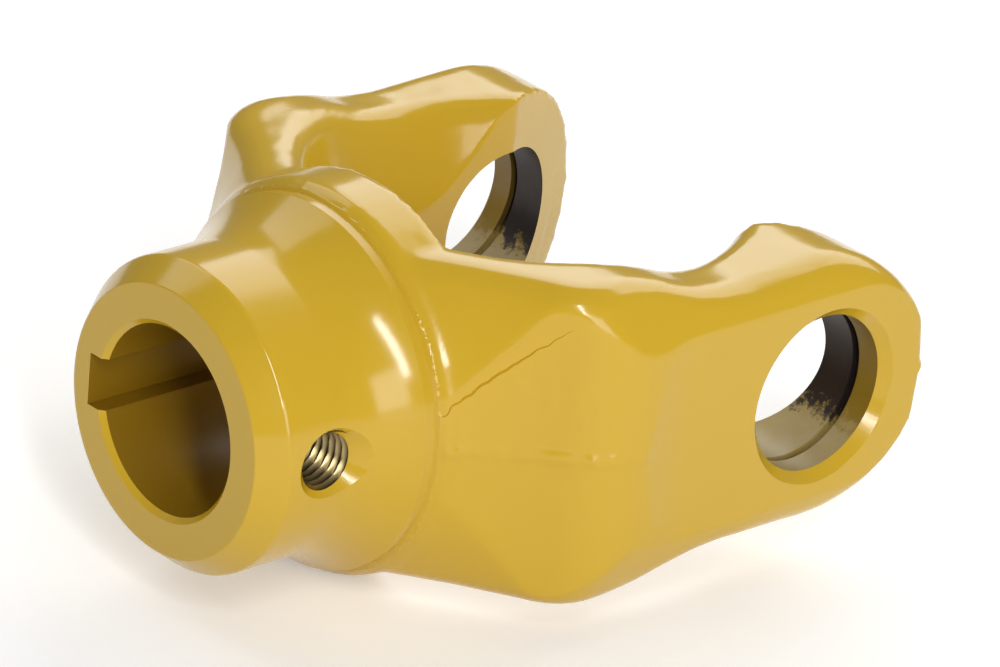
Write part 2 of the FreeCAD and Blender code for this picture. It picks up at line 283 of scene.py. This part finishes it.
surface = on_surface(yoke)
bm = bmesh.new()
rings = []
for i in range(LAP_STEPS + 1):
    t = i / LAP_STEPS
    mid = LAP[0] * (1 - t) ** 2 + LAP[1] * 2 * t * (1 - t) + LAP[2] * t ** 2
    way = (LAP[1] - LAP[0]) * (1 - t) + (LAP[2] - LAP[1]) * t
    place, normal = surface(mid)
    across = way.cross(normal).normalized()
    size = math.sin(math.pi * min(max(t, 0.04), 0.96)) ** 0.5 * (1 - 0.6 * t)
    place = place + across * 0.5 * MM * noise.noise(Vector((t * 14, 0, 0)))
    rings.append([bm.verts.new(place + across * LAP_WIDTH * size),
                  bm.verts.new(place + normal * 0.8 * MM),
                  bm.verts.new(place - across * LAP_WIDTH * size),
                  bm.verts.new(place - normal * LAP_DEPTH * size)])
for a, b in zip(rings, rings[1:]):
    for k in range(4):
        bm.faces.new((a[k], a[(k + 1) % 4], b[(k + 1) % 4], b[k]))
bm.faces.new(rings[0])
bm.faces.new(reversed(rings[-1]))
cut_away(yoke, piece(bm, "lap", [enamel]))

# ---- Ear faces, milled ----
# Outer faces end in the run-out of the cutter; the inner faces are relieved towards the tips.
FLAT_X = -32.0 * MM
RUNOUT_R = 50.0 * MM
TIP_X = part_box("yoke")[1][0] + 8 * MM
BELL_X = -25.5 * MM
RELIEF = math.tan(math.radians(24.5))
HALF_HEIGHT = 45 * MM        # past the forging, above and below
RISE = 8 * MM
RUN = math.sqrt(2 * RUNOUT_R * RISE - RISE * RISE)
BENDS = [math.asin(RUN / RUNOUT_R) * (1 - k / 14) for k in range(1, 14)]


def slab(bm, outline):
    """Outline in plan, raised right through the forging."""
    face = bm.faces.new([bm.verts.new((x, y, -HALF_HEIGHT)) for x, y in outline])
    up = bmesh.ops.extrude_face_region(bm, geom=[face])["geom"]
    bmesh.ops.translate(bm, vec=(0, 0, 2 * HALF_HEIGHT),
                        verts=[g for g in up if isinstance(g, bmesh.types.BMVert)])


for sign in (-1, 1):
    bm = bmesh.new()
    slab(bm, [(FLAT_X, sign * FACE_Y), (TIP_X, sign * FACE_Y), (TIP_X, sign * (FACE_Y + RISE)),
              (FLAT_X - RUN, sign * (FACE_Y + RISE))]
         + [(FLAT_X - RUNOUT_R * math.sin(a), sign * (FACE_Y + RUNOUT_R * (1 - math.cos(a))))
            for a in BENDS])
    cut_away(yoke, piece(bm, "face_mill", [enamel]))
bm = bmesh.new()
relief = GAP_Y + TIP_X * RELIEF
slab(bm, [(BELL_X, -GAP_Y), (0, -GAP_Y), (TIP_X, -relief), (TIP_X, relief), (0, GAP_Y),
          (BELL_X, GAP_Y)])
cut_away(yoke, piece(bm, "gap_mill", [enamel]))

# ---- Bearing seats ----
# Bored steel, bare and browned inside where the caps are pressed in.  The spray reaches the lip
# outside the ring groove, the lower side of the wall is yellow mottled with pale tan, and the mouths
# are painted like the ears.
steel, tree = material("bored_steel")
place = node(tree, "TexCoord").outputs["Object"]
axes = node(tree, "SeparateXYZ", Vector=place)
RING_Y = 46.0 * MM
RING_W = 1.7 * MM
RING_R = 16.3 * MM
depth = node(tree, "Math", {"operation": "ABSOLUTE"}, i0=axes.outputs["Y"])
rough_edge = node(tree, "TexNoise", Vector=place, Scale=1 / (3 * MM), Detail=6.0, Roughness=0.7)
wander = node(tree, "MapRange", Value=rough_edge.outputs["Fac"], i1=0.3, i2=0.7, i3=-3 * MM,
              i4=3 * MM)
low = node(tree, "Math", {"operation": "ADD"}, i0=axes.outputs["Z"], i1=wander.outputs["Result"])
# Lower side of the wall, below a wandering edge: yellow mottled with pale tan, not metallic.
under = node(tree, "MapRange", Value=low.outputs["Value"], i1=-9 * MM, i2=-11 * MM, i3=0.0, i4=1.0)
lip = node(tree, "MapRange", Value=depth.outputs["Value"], i1=RING_Y + RING_W - 0.1 * MM,
           i2=RING_Y + RING_W + 0.1 * MM, i3=0.0, i4=1.0)
painted = node(tree, "Math", {"operation": "MAXIMUM"}, i0=under.outputs["Result"],
               i1=lip.outputs["Result"])
tone = node(tree, "TexNoise", Vector=place, Scale=1 / (6 * MM), Detail=4.0)
brown = node(tree, "Mix", {"data_type": "RGBA"}, i0=tone.outputs["Fac"],
             i6=linear("#241E1D"), i7=linear("#3E3430"))
pale_mottle = node(tree, "Mix", {"data_type": "RGBA"}, i0=rough_edge.outputs["Fac"],
            i6=linear("#9C7F22"), i7=linear("#A5966A"))
spray = node(tree, "Mix", {"data_type": "RGBA"}, i0=under.outputs["Result"],
             i6=linear("#8A6E1C"), i7=pale_mottle.outputs[2])
colour = node(tree, "Mix", {"data_type": "RGBA"}, i0=painted.outputs["Value"],
              i6=brown.outputs[2], i7=spray.outputs[2])
bare = node(tree, "MapRange", Value=painted.outputs["Value"], i1=0.0, i2=1.0, i3=0.5, i4=0.0)
shade = node(tree, "BsdfPrincipled", Base_Color=colour.outputs[2], Roughness=0.42,
             Metallic=bare.outputs["Result"])
node(tree, "OutputMaterial", Surface=shade.outputs["BSDF"])
bm = bmesh.new()
outside = FACE_Y + 6 * MM
half = [(outside, 0), (outside, SEAT_R), (RING_Y + RING_W, SEAT_R),
        (RING_Y + RING_W, RING_R), (RING_Y, RING_R), (RING_Y, SEAT_R)]
spun(bm, half + [(-y, r) for y, r in reversed(half)], "Y", steps=128)
cut_away(yoke, piece(bm, "boring_bar", [steel]))


def countersink(name, axis, end, inwards, radius, depth, centre=(0, 0, 0)):
    """Painted conical mouth at 45 degrees, this deep in a hole of this radius."""
    bm = bmesh.new()
    over, under = 3 * MM, 0.5 * MM
    spun(bm, [(end - inwards * over, 0), (end - inwards * over, radius + depth + over),
              (end + inwards * (depth + under), radius - under),
              (end + inwards * (depth + under), 0)], axis, steps=128)
    bmesh.ops.translate(bm, vec=centre, verts=bm.verts)
    cut_away(yoke, piece(bm, name, [enamel]))


for sign in (-1, 1):
    countersink("mouth", "Y", sign * FACE_Y, -sign, SEAT_R, MOUTH)

# ---- Shaft bore and key seat ----
# Reamed bore with a broached key seat, lined with the yellow enamel darkened as painted shade for the
# deep bore.
bore_painted_shade, tree = material("enamel_painted_shade")
# Darker copy of the yellow enamel: painted shade inside the bore and key seat.
shade = node(tree, "BsdfPrincipled", Base_Color=linear("#8A6812"), Roughness=0.3)
node(tree, "OutputMaterial", Surface=shade.outputs["BSDF"])
KEY_W = 10.0 * MM
KEY_Y = BORE_R + 3.3 * MM
BROACH_LEN = 60 * MM
START_X = HUB_X - 2 * MM
bm = bmesh.new()
rod(bm, "X", BORE_R, START_X, -40 * MM, segments=160)
cut_away(yoke, piece(bm, "reamer", [bore_painted_shade]))
countersink("bore_mouth", "X", HUB_X, 1, BORE_R, 1 * MM)
bm = bmesh.new()
bmesh.ops.create_cube(bm, size=1.0)
bmesh.ops.scale(bm, vec=(BROACH_LEN, KEY_Y, KEY_W), verts=bm.verts)
bmesh.ops.translate(bm, vec=(START_X + BROACH_LEN / 2, KEY_Y / 2, 0), verts=bm.verts)
cut_away(yoke, piece(bm, "broach", [bore_painted_shade]))

# ---- Set screw hole ----
# Drilled, countersunk and tapped M12 x 1.75 after painting, so the crests are bright cut steel; the
# roots are darkened as painted shade.
PITCH = 1.75 * MM
MAJOR_R = 6.0 * MM
CSINK_R = 7.3 * MM
cut_steel_shaded_roots, tree = material("cut_steel_shaded_roots")
place = node(tree, "TexCoord").outputs["Object"]
from_axis = node(tree, "VectorMath", {"operation": "MULTIPLY_ADD"}, i0=place, i1=(1, 0, 1),
                 i2=(-SCREW_X, 0, 0))
reach = node(tree, "VectorMath", {"operation": "LENGTH"}, i0=from_axis.outputs["Vector"])
crest_vs_shaded_root = node(tree, "MapRange", Value=reach.outputs["Value"], i1=MAJOR_R, i2=SCREW_R, i3=0.0,
             i4=1.0)
# Crests in bright cut steel, roots darkened by radius as painted shade.
colour = node(tree, "Mix", {"data_type": "RGBA"}, i0=crest_vs_shaded_root.outputs["Result"],
              i6=linear("#2C2212"), i7=linear("#B5A070"))
shade = node(tree, "BsdfPrincipled", Base_Color=colour.outputs[2], Roughness=0.3, Metallic=0.9)
node(tree, "OutputMaterial", Surface=shade.outputs["BSDF"])


def tap(bm, centre_x, start, end, sides=72, rows=12):
    """Closed solid with a vee thread round the Y axis, slightly flat at its crests and roots."""
    count = math.ceil((end - start) / PITCH * rows)
    grid = []
    for j in range(count + 1):
        y = start + j * PITCH / rows
        ring = []
        for i in range(sides):
            wave = abs((y / PITCH - i / sides) % 1 * 2 - 1)
            r = SCREW_R + (MAJOR_R - SCREW_R) * min(max(wave * 1.2 - 0.1, 0), 1)
            a = 2 * math.pi * i / sides
            ring.append(bm.verts.new((centre_x + r * math.cos(a), y, r * math.sin(a))))
        grid.append(ring)
    for a, b in zip(grid, grid[1:]):
        for i in range(sides):
            bm.faces.new((a[i], a[i - 1], b[i - 1], b[i]))
    bm.faces.new(grid[0])
    bm.faces.new(grid[-1])


bm = bmesh.new()
tap(bm, SCREW_X, -32 * MM, -13 * MM)
cut_away(yoke, piece(bm, "tap", [cut_steel_shaded_roots]))
countersink("screw_mouth", "Y", -HUB_R, 1, SCREW_R, CSINK_R - SCREW_R, (SCREW_X, 0, 0))

yoke.data.set_sharp_from_angle(angle=math.radians(32))
weights = yoke.modifiers.new("even_light", "WEIGHTED_NORMAL")
weights.keep_sharp = True

# ---- Floor and studio ----
# Pale seamless floor, a large soft light behind and above, another at the far side, and a strip
# and a low soft light beside the camera.
floor_mat, tree = material("pale_floor")
shade = node(tree, "BsdfPrincipled", Base_Color=(0.9, 0.9, 0.9, 1), Roughness=0.9)
ray = node(tree, "LightPath")
seen = node(tree, "Math", {"operation": "MAXIMUM"}, i0=ray.outputs["Is Camera Ray"],
            i1=ray.outputs["Is Glossy Ray"])
seen = node(tree, "Math", {"operation": "MAXIMUM"}, i0=seen.outputs["Value"],
            i1=ray.outputs["Is Transmission Ray"])
glow = node(tree, "Math", {"operation": "MULTIPLY"}, i0=seen.outputs["Value"], i1=0.3)
white = node(tree, "Emission", Strength=glow.outputs["Value"])
both = node(tree, "AddShader", i0=shade.outputs["BSDF"], i1=white.outputs["Emission"])
node(tree, "OutputMaterial", Surface=both.outputs["Shader"])
bm = bmesh.new()
bmesh.ops.create_circle(bm, cap_ends=True, radius=3.0, segments=64)
bmesh.ops.translate(bm, vec=(0, 0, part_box("yoke")[0][2]), verts=bm.verts)
floor = piece(bm, "floor", [floor_mat])

world = bpy.data.worlds.new("studio")
world.use_nodes = True
world.node_tree.nodes["Background"].inputs["Color"].default_value = (1, 1, 1, 1)
world.node_tree.nodes["Background"].inputs["Strength"].default_value = 0.2
bpy.context.scene.world = world


def softbox(name, azimuth, elevation, distance, width, height, watts):
    """Rectangular area lamp that faces the middle of the yoke."""
    lamp = bpy.data.lights.new(name, "AREA")
    lamp.shape = "RECTANGLE"
    lamp.size, lamp.size_y = width, height
    lamp.energy = watts
    obj = bpy.data.objects.new(name, lamp)
    bpy.context.collection.objects.link(obj)
    a, e = math.radians(azimuth), math.radians(elevation)
    way = Vector((math.cos(a) * math.cos(e), math.sin(a) * math.cos(e), math.sin(e)))
    obj.location = Vector((-0.045, 0, 0)) + way * distance
    obj.rotation_euler = way.to_track_quat("Z", "Y").to_euler()


softbox("backdrop", 20, 38, 1.4, 1.45, 0.85, 11)
softbox("side", 95, 46, 1.5, 1.1, 0.8, 5)
softbox("strip", -122, 33, 1.4, 0.12, 0.9, 9)
softbox("front", -105, 12, 1.8, 0.9, 0.7, 8)

camera = bpy.data.cameras.new("camera")
camera.lens = 257.74
camera.clip_start, camera.clip_end = 0.1, 20
view = bpy.data.objects.new("camera", camera)
bpy.context.collection.objects.link(view)
view.matrix_world = Matrix((
    (0.74765, 0.21999, -0.62659, -0.844882),
    (-0.65891, 0.36330, -0.65867, -0.857124),
    (0.08274, 0.90532, 0.41658, 0.539944),
    (0, 0, 0, 1)))
bpy.context.scene.camera = view
bpy.context.scene.view_settings.view_transform = "Standard"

####

WRITTEN EXERCISE: List the lines that contain the word "this".

FINAL RESULT:
Write part 2 of the FreeCAD and Blender code for this picture. It picks up at line 283 of scene.py. This part finishes it.
    """Painted conical mouth at 45 degrees, this deep in a hole of this radius."""